The George One, a Martin PBM Mariner seaplane, crashed during Operation Highjump, the largest Antarctic expedition ever undertaken. The effort gave the U.S. military experience in polar conditions at the start of the Cold War.

Hendersin, a Wisconsin native, received his basic training at what is now the Great Lakes Naval Training Center near North Chicago. Also killed in the George One crash were flight engineer Frederick W. Williams of Tennessee and navigator Maxwell A. Lopez of Rhode Island.

Six men survived. Before being rescued, they buried the dead near the wreckage.

Spencer and her family have pressed the Pentagon and the government for a recovery mission, but their pleas have gone unfulfilled.

According to the Navy, the bodies were not recovered immediately because the military usually did not retrieve remains of soldiers who died overseas then. Additionally, because the men died in a peacetime accident, the crash didn't qualify for the federal funding that pays for recovery efforts.

The push for a recovery gained momentum in 2003, however, after a Daily Herald story about the crash prompted assistance from U.S. Rep.

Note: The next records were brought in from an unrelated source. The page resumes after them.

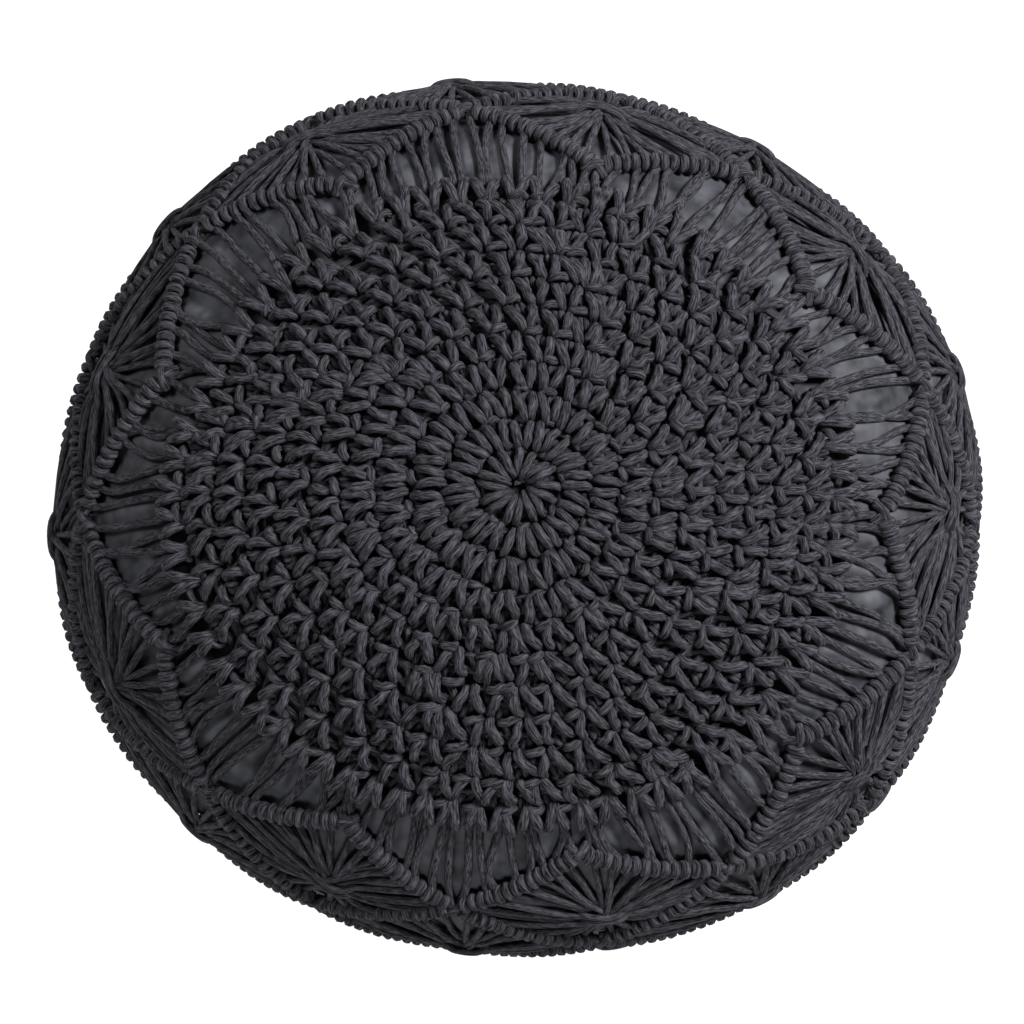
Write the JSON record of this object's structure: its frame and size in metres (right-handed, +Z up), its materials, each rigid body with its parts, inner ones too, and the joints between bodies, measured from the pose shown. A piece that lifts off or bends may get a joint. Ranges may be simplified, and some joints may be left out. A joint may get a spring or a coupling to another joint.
{
  "type": "macrame pouf",
  "caption": "Low round pouf: a filled casing with a crocheted cord top and a knotted net of diamonds round its sides.",
  "frame": {"origin": "middle of the flat underside, on the surface the pouf stands on", "axes": "+Z up through the crown, +X along the longer way across the slightly oval plan, +Y along the shorter way"},
  "size_m": [0.5497, 0.5186, 0.2979],
  "materials": {
    "casing_cloth": "plain woven cotton cloth, dark slate grey, matt",
    "crochet_cord": "soft spun cotton cord in single crochet, charcoal, matt",
    "net_cord": "soft spun cotton cord in macrame knots, charcoal, matt"
  },
  "bodies": {
    "root": {"casing": "casing_cloth", "crochet_top": "crochet_cord", "macrame_net": "net_cord"}
  },
  "joints": []
}
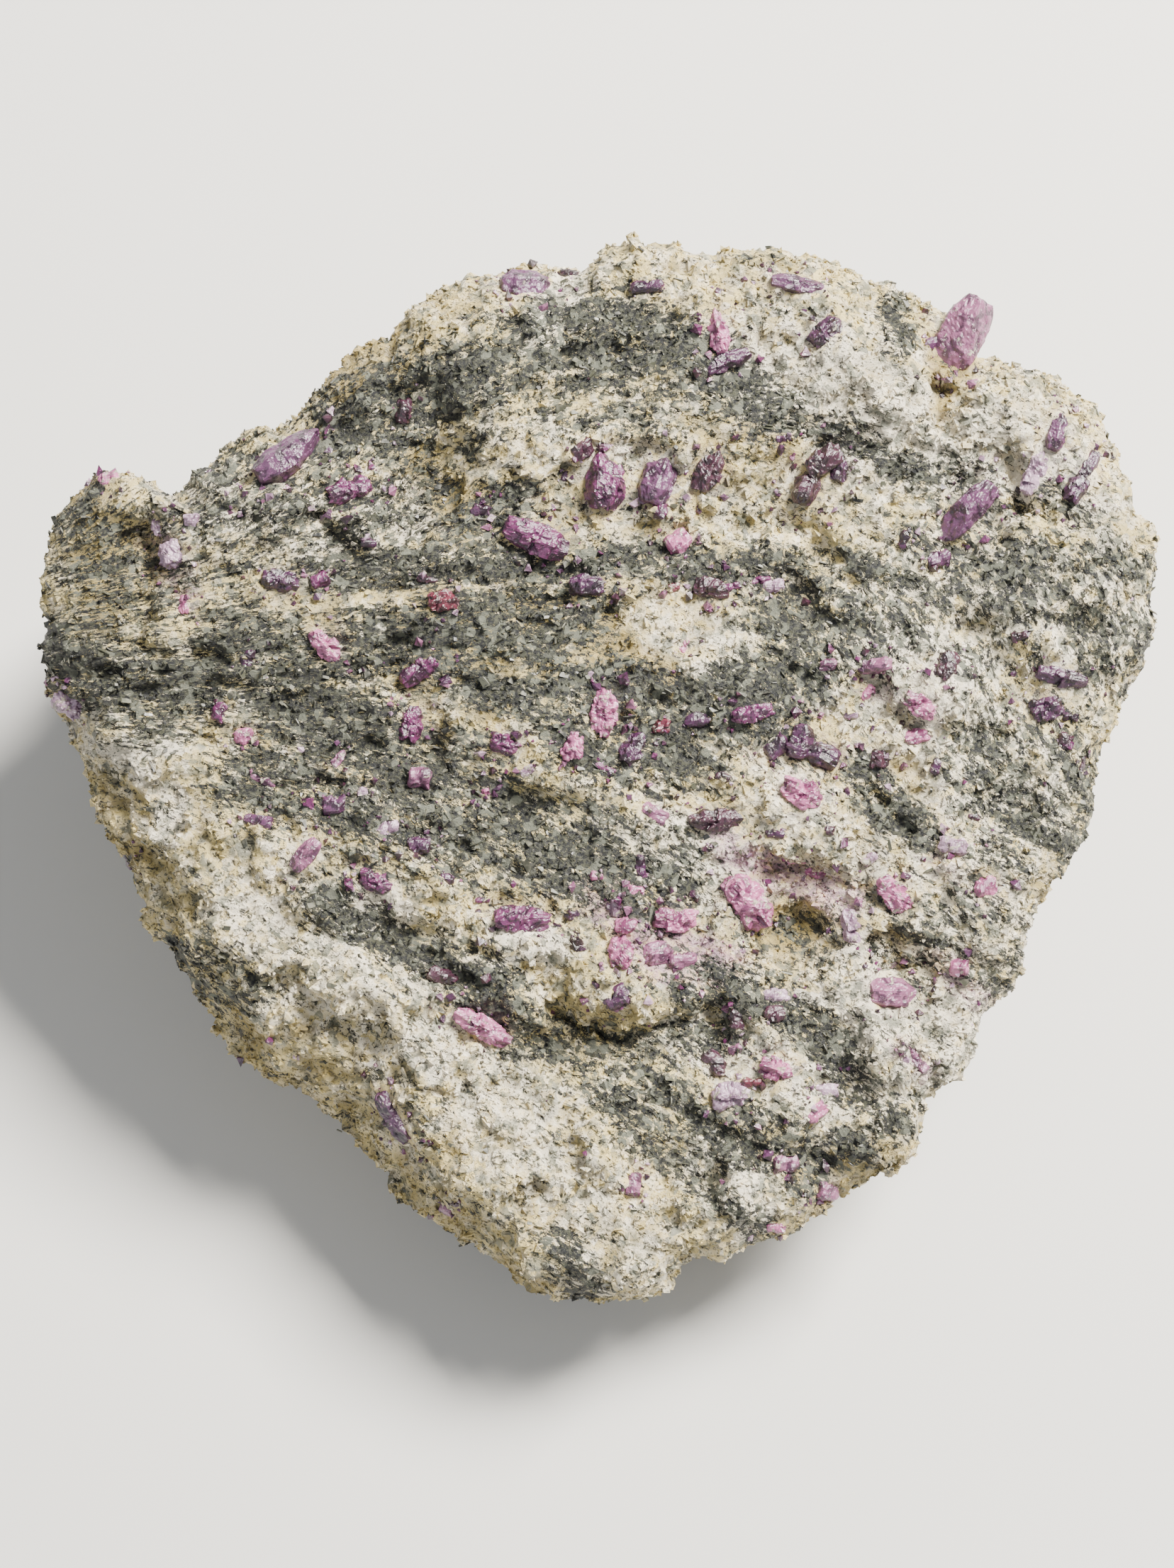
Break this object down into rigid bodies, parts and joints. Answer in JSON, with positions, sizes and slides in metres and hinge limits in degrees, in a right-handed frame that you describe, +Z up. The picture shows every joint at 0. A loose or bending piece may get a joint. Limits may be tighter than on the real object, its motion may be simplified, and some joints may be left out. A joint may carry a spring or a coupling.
{
  "type": "mineral specimen",
  "caption": "Wedge-shaped block of broken speckled feldspar and mica rock with small pink and purple ruby crystals on its sloping face.",
  "frame": {"origin": "middle of the block's box, on the plane it rests on", "axes": "+X to the right of the crystal-bearing face and along its greatest width, +Y away from the viewer, towards the thick end, +Z up; the face leans 18 degrees towards -Y"},
  "size_m": [0.2012, 0.19, 0.0897],
  "materials": {
    "matrix_rock": "rough broken, cream and grey with black specks",
    "ruby_magenta": "dull to waxy broken crystal, magenta",
    "ruby_violet": "dull to waxy broken crystal, violet",
    "ruby_purple": "dull to waxy broken crystal, purple",
    "ruby_plum": "dull to waxy broken crystal, plum",
    "ruby_pink": "dull to waxy broken crystal, pink",
    "ruby_lilac": "dull to waxy broken crystal, lilac",
    "ruby_mauve": "dull to waxy broken crystal, mauve",
    "ruby_garnet": "dull to waxy broken crystal, garnet"
  },
  "bodies": {
    "root": {"matrix_rock": "matrix_rock", "ruby_crystal_01": "ruby_violet", "ruby_crystal_02": "ruby_magenta", "ruby_crystal_03": "ruby_lilac", "ruby_crystal_04": "ruby_purple", "ruby_crystal_05": "ruby_pink", "ruby_crystal_06": "ruby_magenta", "ruby_crystal_07": "ruby_magenta", "ruby_crystal_08": "ruby_garnet", "ruby_crystal_09": "ruby_violet", "ruby_crystal_10": "ruby_pink", "ruby_crystal_11": "ruby_purple", "ruby_crystal_12": "ruby_magenta", "ruby_crystal_13": "ruby_violet", "ruby_crystal_14": "ruby_plum", "ruby_crystal_15": "ruby_magenta", "ruby_crystal_16": "ruby_purple", "ruby_crystal_17": "ruby_plum", "ruby_crystal_18": "ruby_mauve", "ruby_crystal_19": "ruby_purple", "ruby_crystal_20": "ruby_violet", "ruby_crystal_21": "ruby_plum", "ruby_crystal_22": "ruby_violet", "ruby_crystal_23": "ruby_lilac", "ruby_crystal_24": "ruby_purple", "ruby_crystal_25": "ruby_violet", "ruby_crystal_26": "ruby_magenta", "ruby_crystal_27": "ruby_lilac", "ruby_crystal_28": "ruby_pink", "ruby_crystal_29": "ruby_pink", "ruby_crystal_30": "ruby_purple", "ruby_crystal_31": "ruby_magenta", "ruby_crystal_32": "ruby_purple", "ruby_crystal_33": "ruby_plum", "ruby_crystal_34": "ruby_pink", "ruby_crystal_35": "ruby_purple", "ruby_crystal_36": "ruby_purple", "ruby_crystal_37": "ruby_mauve", "ruby_crystal_38": "ruby_magenta", "ruby_crystal_39": "ruby_magenta", "ruby_crystal_40": "ruby_pink", "ruby_crystal_41": "ruby_purple", "ruby_crystal_42": "ruby_pink", "ruby_crystal_43": "ruby_plum", "ruby_crystal_44": "ruby_pink", "ruby_crystal_45": "ruby_pink", "ruby_crystal_46": "ruby_pink", "ruby_crystal_47": "ruby_mauve", "ruby_crystal_48": "ruby_pink", "ruby_crystal_49": "ruby_lilac", "ruby_crystal_50": "ruby_mauve", "ruby_crystal_51": "ruby_pink", "ruby_crystal_52": "ruby_lilac"}
  },
  "joints": []
}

Mark Kirk of Highland Park. Other media stories followed, as did a book penned by the son of a George One survivor.

In 2004, the U.S. Geological Survey, a scientific agency that studies the world's natural resources, announced it may have located the wreckage using ice-penetrating radar and other technology.

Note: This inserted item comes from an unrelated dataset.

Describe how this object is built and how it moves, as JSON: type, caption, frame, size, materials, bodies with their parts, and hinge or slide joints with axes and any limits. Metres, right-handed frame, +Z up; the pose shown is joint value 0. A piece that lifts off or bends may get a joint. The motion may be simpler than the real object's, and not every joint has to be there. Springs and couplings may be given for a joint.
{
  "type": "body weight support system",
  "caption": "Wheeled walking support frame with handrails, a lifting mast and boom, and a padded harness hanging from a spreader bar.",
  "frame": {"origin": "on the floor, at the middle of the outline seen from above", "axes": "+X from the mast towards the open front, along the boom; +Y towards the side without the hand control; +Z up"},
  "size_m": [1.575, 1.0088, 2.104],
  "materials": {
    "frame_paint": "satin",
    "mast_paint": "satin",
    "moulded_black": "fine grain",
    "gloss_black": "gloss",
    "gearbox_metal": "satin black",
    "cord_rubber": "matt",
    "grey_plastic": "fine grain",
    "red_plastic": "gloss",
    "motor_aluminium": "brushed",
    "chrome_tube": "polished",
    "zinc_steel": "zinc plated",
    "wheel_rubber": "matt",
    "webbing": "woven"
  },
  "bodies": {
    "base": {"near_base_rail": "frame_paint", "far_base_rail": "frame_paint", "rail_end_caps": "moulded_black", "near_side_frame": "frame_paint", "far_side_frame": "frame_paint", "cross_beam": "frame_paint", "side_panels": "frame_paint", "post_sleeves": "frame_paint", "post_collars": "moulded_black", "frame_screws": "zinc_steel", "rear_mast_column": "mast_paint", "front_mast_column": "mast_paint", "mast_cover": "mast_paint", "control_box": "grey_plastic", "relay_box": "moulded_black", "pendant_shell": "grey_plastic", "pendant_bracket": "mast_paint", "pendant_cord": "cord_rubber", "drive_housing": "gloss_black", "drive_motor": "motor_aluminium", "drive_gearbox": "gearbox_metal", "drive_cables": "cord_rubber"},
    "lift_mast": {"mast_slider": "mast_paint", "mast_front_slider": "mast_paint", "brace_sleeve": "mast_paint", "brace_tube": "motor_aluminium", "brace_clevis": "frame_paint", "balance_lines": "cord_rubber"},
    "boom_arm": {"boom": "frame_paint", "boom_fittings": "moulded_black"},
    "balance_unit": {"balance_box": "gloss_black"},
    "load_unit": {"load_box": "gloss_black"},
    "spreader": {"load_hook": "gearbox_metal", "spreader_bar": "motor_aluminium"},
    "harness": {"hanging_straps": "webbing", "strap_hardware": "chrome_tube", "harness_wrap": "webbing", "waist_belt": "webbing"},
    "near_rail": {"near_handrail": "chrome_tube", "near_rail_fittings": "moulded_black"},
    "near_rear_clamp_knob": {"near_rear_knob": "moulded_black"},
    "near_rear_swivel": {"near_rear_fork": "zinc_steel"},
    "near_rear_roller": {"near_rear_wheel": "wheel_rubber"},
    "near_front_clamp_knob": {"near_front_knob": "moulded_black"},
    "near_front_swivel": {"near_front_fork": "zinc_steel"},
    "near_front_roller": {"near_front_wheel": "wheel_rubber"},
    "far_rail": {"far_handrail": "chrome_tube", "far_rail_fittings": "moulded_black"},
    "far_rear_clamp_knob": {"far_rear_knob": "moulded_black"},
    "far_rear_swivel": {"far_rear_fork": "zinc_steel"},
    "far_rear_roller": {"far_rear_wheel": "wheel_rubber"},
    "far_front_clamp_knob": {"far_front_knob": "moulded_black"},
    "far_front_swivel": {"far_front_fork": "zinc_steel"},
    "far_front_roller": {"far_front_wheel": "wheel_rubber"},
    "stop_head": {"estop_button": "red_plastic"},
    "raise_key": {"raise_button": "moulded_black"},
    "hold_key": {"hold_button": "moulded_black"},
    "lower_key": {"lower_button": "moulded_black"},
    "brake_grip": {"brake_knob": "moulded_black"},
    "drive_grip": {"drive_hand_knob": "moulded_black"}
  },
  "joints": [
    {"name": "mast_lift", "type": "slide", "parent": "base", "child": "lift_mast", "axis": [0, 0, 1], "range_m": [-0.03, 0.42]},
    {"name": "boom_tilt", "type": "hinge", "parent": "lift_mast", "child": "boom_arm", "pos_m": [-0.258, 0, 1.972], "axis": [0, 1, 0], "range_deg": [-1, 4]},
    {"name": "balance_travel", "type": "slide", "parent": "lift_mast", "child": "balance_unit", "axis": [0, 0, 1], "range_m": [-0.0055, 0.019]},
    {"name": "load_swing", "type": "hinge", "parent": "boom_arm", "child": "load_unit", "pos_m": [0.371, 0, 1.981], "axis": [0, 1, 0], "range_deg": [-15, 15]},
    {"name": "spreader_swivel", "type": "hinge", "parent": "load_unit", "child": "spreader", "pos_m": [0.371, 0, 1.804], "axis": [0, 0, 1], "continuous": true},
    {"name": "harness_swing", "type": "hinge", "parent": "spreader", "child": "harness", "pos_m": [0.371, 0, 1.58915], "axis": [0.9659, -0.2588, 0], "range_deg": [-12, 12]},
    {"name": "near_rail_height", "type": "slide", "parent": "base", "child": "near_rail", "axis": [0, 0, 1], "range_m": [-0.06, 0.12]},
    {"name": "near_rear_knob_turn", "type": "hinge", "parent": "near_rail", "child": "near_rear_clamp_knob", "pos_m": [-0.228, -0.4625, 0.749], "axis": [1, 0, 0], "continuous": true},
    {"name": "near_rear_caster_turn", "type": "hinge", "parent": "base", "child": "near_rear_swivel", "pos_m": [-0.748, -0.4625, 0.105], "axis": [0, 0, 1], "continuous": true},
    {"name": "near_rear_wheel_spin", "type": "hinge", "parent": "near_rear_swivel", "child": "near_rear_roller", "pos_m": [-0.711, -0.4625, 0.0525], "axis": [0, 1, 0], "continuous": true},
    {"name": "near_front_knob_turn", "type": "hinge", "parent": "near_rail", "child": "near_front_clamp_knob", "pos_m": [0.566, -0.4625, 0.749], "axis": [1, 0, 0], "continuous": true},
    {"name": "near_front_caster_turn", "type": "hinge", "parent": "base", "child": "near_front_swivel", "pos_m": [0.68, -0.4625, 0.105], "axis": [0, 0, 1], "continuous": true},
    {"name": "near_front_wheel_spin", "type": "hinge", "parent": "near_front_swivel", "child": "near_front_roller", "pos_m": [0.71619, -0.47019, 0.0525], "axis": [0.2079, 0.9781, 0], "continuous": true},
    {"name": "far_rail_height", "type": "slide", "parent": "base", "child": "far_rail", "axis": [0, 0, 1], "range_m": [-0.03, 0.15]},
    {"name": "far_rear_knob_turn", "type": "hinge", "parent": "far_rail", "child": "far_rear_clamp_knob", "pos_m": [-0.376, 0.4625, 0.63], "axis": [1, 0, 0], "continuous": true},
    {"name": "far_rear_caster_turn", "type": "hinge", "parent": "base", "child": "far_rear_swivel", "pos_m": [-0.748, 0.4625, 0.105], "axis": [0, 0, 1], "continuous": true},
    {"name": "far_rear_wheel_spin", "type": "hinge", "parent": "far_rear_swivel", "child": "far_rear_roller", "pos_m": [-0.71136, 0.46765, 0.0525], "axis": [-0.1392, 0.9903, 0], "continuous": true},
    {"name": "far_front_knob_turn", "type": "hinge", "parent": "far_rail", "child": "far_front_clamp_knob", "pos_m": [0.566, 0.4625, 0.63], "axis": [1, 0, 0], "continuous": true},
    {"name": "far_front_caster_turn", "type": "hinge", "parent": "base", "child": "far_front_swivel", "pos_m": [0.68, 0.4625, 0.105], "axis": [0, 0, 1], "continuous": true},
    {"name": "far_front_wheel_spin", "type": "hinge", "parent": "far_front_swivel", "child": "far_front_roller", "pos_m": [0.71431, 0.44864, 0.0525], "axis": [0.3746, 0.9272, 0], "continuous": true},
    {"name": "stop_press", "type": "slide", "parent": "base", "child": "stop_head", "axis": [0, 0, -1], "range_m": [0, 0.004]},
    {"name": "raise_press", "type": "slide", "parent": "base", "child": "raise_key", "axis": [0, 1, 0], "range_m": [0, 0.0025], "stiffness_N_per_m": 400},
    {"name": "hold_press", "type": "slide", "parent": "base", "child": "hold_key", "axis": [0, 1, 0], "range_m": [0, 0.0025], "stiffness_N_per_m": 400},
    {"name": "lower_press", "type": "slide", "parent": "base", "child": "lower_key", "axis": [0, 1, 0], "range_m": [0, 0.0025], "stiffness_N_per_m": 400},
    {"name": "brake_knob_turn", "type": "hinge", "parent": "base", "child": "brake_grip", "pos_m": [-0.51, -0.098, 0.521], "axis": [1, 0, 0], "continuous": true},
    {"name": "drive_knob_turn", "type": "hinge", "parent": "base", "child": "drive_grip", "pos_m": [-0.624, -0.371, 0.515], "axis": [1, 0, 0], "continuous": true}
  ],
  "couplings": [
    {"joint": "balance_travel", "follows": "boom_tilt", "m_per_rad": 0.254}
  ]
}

The craft is likely buried more than 100 feet beneath the surface, an official said at the time. The Pentagon has taken no action since; a Navy expedition was called off in 2005, Sapienza said.

Sapienza first learned of the George One crash this summer from a magazine article. He was a member of the Greenland Expedition Society, a group that, in the early 1990s, burrowed deep into the Greenland ice and recovered a P-38 Lightning fighter plane lost there in 1942.

The plane, dubbed the Glacier Girl, has since been restored.

Sapienza believes the same equipment his team used to recover the Glacier Girl can be used to retrieve the George One and its three airmen.

"The guy who built the first (equipment) is going to build this one for me," he said.

Sapienza estimates the mission could cost $1.5 million and take three months to complete.

"In a best-case scenario, I can have those guys out in 30 days, from the time we hit the ice," he said.

Sapienza still hopes to get the Navy on board. Pentagon support would mean federal funding and permission to work around the plane.

"I don't see any reason why the Navy isn't going to say yes," he said. "All the elements have come together."

The Navy should support the proposed recovery effort, Kirk said.

"It's a unique mission that would inspire a crew," he said.